Liz: I think it’s actually about 20 novels. As above, I draw on the local area a lot, but I’m not drawing too much on Glastonbury, which is ironically where I actually live. Again, I think it’s been overdone and some of the mythology that surrounds it has become hackneyed by repetition, so I’m focusing on other magical and folklore elements.
Milford: A multi-person rotating viewpoint story is technically difficult to pull off, how did you go about it?
Liz: so this novel was written in a completely insane way – it took 10 years to write about half of it, and then the final half was written in 5 weeks. This is because it was my ‘treat’ project, the thing I wrote to have fun (I have done other stuff over those 10 years, obviously). But I didn’t have much time, so I wrote it in short sections and that naturally fitted the different viewpoints.
Milford: How many of the supernatural elements did you pull out of actual folklore, and how much is pure imagination?
Liz: most of it is based in actual magical practice, but it’s over quite a long span of time so there are elements which are familiar to me and other occultists, but probably not to the general public. However, I always put a spin on things and play around with them: I am a bit ruthless when it comes to myth and magic, and I will change things.
Milford: What are the Behenian Stars and where did you get the inspiration for them?
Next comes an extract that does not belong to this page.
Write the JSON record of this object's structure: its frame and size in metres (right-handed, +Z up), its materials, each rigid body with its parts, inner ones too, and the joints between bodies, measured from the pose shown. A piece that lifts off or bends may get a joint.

Liz: The Behenian stars seem to be little known today, although they were a major part of Renaissance astrology. The names derives from the Arabic ‘ bahman,’ or root, as there was supposed to be a relationship between these stars and the planets themselves: each planet takes its power from the corresponding star. I have also seen a suggestion that the name comes from the herb Centaurea behen, or saw-leafed centaury, which was known as the ‘beekeeper’s herb’ – the dome of stars, drawn from above, resembling the bees in the hive. They have a personified spirit attached to them but this can sometimes take male form: I tinkered about with that.
Milford: The main characters are all female, with male characters in a supporting role. What can you say about the feminist elements in the book?
Liz: I wanted the women to be the ones who have the adventures and the men to be supportive: that’s quite deliberate. Some of the boyfriends aren’t, obviously, particularly supportive as that’s part of the plot, but I wanted the men to take a backseat in this. So often in fantasy the women end up shoring up the male characters and I get bored with that: even when some female characters start out as strong, independent etc, the romance gradually becomes centre stage and I don’t want that to happen. Stella, for instance, may or may not end up with anyone (male or female): she’s doing other stuff.
And I didn’t want the women in this to be the kind of female characters who have become stereotyped in fantasy: they’re not all kick ass, ‘feisty’ women. I don’t, personally, do any martial arts, I’m not necessarily into carrying a weapon, but I don’t take much crap either. There are lots of ways of being female in this world and I wanted to reflect a range of those, rather than squeezing the women into the ‘one size fits all.’ I think fantasy has become increasingly restrictive when it comes to portraying women and I find a lot of it very boring.
Milford: Two of the supporting characters who stand out are the Fallow sisters’ grandfather, and the rather wonderful Dark, two very different ghostly manifestations. How did you rationalise two such different ghosts?
Liz: I didn’t, really – they just emerged. I did, subsequently, write a short story for one of the late Gardner Dozois’ collections, called Sungrazer, which used some of the elements in CW but which featured Abraham Fallow when alive. I don’t know where Dark came from but I love him. Ward is basically a younger version of Alan Rickman.
Milford: Alys Fallow doesn’t get her own viewpoint chapter until the very end of the book and then we get a brief glimpse into her mindset. Are you setting us up for the sequel, Blackthorn Winter?
Liz: No, that may be the only point of view section for Alys. I want her to remain enigmatic.
Milford: Last but not least, how can we buy your book and how can we keep in touch with you as an author?
Liz: via my social media, mainly Facebook (I’m not on Twitter). You can find Comet Weather on Amazon or via New Con Press.
Liz Williams is a science fiction and fantasy writer living in Glastonbury, England, where she is co-director of a witchcraft supply business. She has been published by Bantam Spectra (US) and Tor Macmillan (UK), also Night Shade Press and appears regularly in Asimov’s and other magazines. She has been involved with the Milford SF Writers’ Workshop for 20 years, and also teaches creative writing at a local college for Further Education.